— Э-э, — вздохнул Луко, с сожалением стряхивая себе на язык последнюю каплю коньяка. — Ты хочешь, чтобы я, дикий волк — и помогал самторийскому псу?
— Да, — глухо ответил Оард. — Мне нужна твоя помощь…
— Слышу отчаянье в твоём голосе, — мерзко улыбнулся захмелевший преступник. — Интересно, что за зверь такой твоя сучка?
— Сумеречная лиса.
Капитан полиции пристально глянул на заключённого. Нет, не показалось, в глазах Луко промелькнуло холодное пламя ненависти.
— Тебе ведь известно, кто такие сумеречные лисы, верно? — победно усмехнулся Оард.
Его собеседник вдруг зашипел и отвернулся, не то глубоко задумавшись, не то потеряв всякий интерес к разговору.
— Поможешь мне и проваливай из королевства ко всем хренам… — немного выждав, предложил полицейский.
— Согласен… — раздался глухой ответ.
— Сумеешь взять след?
— Ага…
— А на тропу, — капитан понизил голос, — не забыл, как выходить? Серый
Не говоря ни слова, заключённый сделал шаг в тень и растворился в сумрачной части камеры, словно бы его и не было здесь вовсе. Растворился, но далеко не ушёл, ибо камера была опутана аурами магов-мстителей. Тень же, в которой спрятался узник, никуда не вела. Она была рукотворной и плоской, плащ-невидимка — не более.
— Славно, — одобрил Оард. — В таком случае добро пожаловать в нашу самторийскую стаю,
— Да будет так, — глухо ответил заключённый, вновь выходя на свет.
Её окружала тьма. Затхлый и душный мрак обнимал её со всех сторон. Он давил с такой неимоверной силой, будто был целой грудой камней. Словно стены маленького погреба, где девочка пряталась в детстве от пьяного отца, обрушились на неё вместе со всем их нищенским жилищем.
Уйдя в монастырь Единого, девочка заставила себя забыть тот дом. Прошлое никуда не делось. Оно осталось, но произошло с кем-то другим — не с ней.
В монастыре девочку любили. Её никогда не обижали и не заставляли делать того, что могло причинить боль или стыд. Там она выросла, обрела новую семью и друзей.
Её лучшая подруга — весёлая хохотушка — обладала неунывающим нравом. Светлая улыбка не сходила с губ монахини даже во время болезни. Когда же смерть стёрла с веснушчатых щёк румянец и слизнула блеск с рыжих кос, улыбка подруги продолжила жить в сердце девушки.
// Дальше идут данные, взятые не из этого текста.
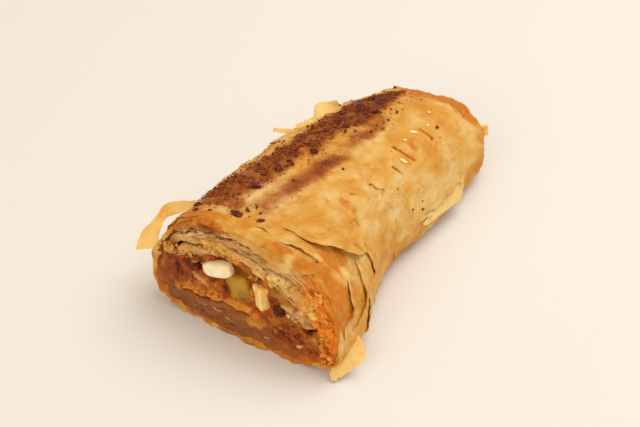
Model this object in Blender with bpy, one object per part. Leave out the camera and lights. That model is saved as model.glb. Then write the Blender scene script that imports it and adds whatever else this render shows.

Лишь помня её и надеясь на новую встречу, монахиня перенесла боль и нечеловеческий страх, когда в стенах Нороэша разверзлась Бездна. Писания утверждали, что после смерти все друзья и любимые воссоединятся друг с другом в чертогах Единого.
Но… ни света Единого, ни чертогов Его монахиня не увидела. А потом начала блекнуть даже улыбка подруги. Драгоценные воспоминания будто подёрнулись туманом. Зато обрели плоть кошмары из детства: отец, дом, погреб и горе…
Священные писания врали! Не существовало никакого выхода в свет. Не было чертогов Единого. Не произошло воссоединения с подругой. Её обманули и бросили тут одну! С монахиней остались лишь отчаянье и давящая тьма.
А была ли она монахиней? Она ли? Или уже кто-то другой? Была ли у неё подруга? И как же её звали? Девушка не помнила — забыла.